The backend supports structural scanning via scan().

A scan detects:

  • Truncated JSON lines
  • Malformed JSON
  • Unknown record kinds
  • Structural inconsistencies

Example CLI usage:

papyra persistence scan --path events.ndjson

Possible outcomes:

  • Healthy → exit code 0
  • Anomalies detected → exit code 2 with details

Anomalies never modify data automatically.


Recovery Modes

When anomalies are detected, recovery can be explicitly triggered.

Repair Mode (default)

  • Drops corrupted or partial lines
  • Preserves all valid preceding records
  • Rewrites the file safely
papyra persistence recover --path events.ndjson

Quarantine Mode

  • Moves corrupted files to a quarantine directory
  • Rewrites a clean file
  • Preserves evidence for forensic analysis
papyra persistence recover \
  --mode quarantine \
  --quarantine-dir ./quarantine \
  --path events.ndjson

Quarantine mode requires an explicit directory.


Compaction

Because the backend is append-only, disk usage can grow indefinitely.

Compaction:

  • Applies retention rules
  • Rewrites the file atomically
  • Removes expired or ignored records
  • Shrinks disk usage safely

CLI example:

papyra persistence compact --path events.ndjson

Compaction guarantees: - No data loss within retention limits - Atomic replacement - Crash-safe behavior


Inspection

The inspect command provides a high-level overview of the backend state.
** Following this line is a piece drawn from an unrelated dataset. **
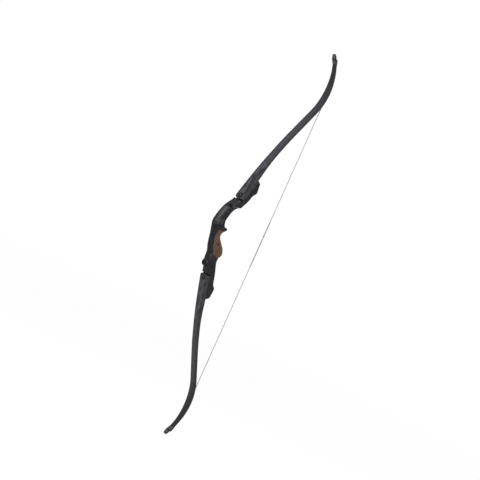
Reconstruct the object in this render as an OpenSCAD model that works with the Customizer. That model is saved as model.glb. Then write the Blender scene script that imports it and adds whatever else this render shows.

papyra persistence inspect --path events.ndjson

Output includes:

  • Backend type
  • Retention configuration
  • Sampled counts of events, audits, dead letters
  • Optional metrics snapshot

This command is read-only and safe to run in production.


Metrics Support

If metrics are enabled, the backend exposes internal counters such as:

  • Writes performed
  • Reads performed
  • Scan operations
  • Recovery attempts
  • Compactions

Metrics can be displayed via:

papyra persistence inspect --show-metrics

Metrics are backend-local and reset on process restart.


Performance Characteristics

Aspect Behavior
Writes Sequential, O(1)
Reads Linear scan (bounded by retention)
Startup Scan cost proportional to file size
Recovery Linear rewrite
Compaction Linear rewrite

This backend scales vertically, not horizontally.


When to Use This Backend

Recommended:

  • Development and testing
  • Single-node actor systems
  • Debugging production issues
  • Auditing and traceability

Not recommended:

  • High-throughput distributed systems
  • Multi-writer scenarios
  • Very large datasets requiring indexed queries

Summary

The JSON persistence backend is the foundation of Papyra's durability model.

It trades raw performance for: - Predictability - Recoverability - Transparency - Operational confidence

For many systems, this tradeoff is not a limitation — it is a feature.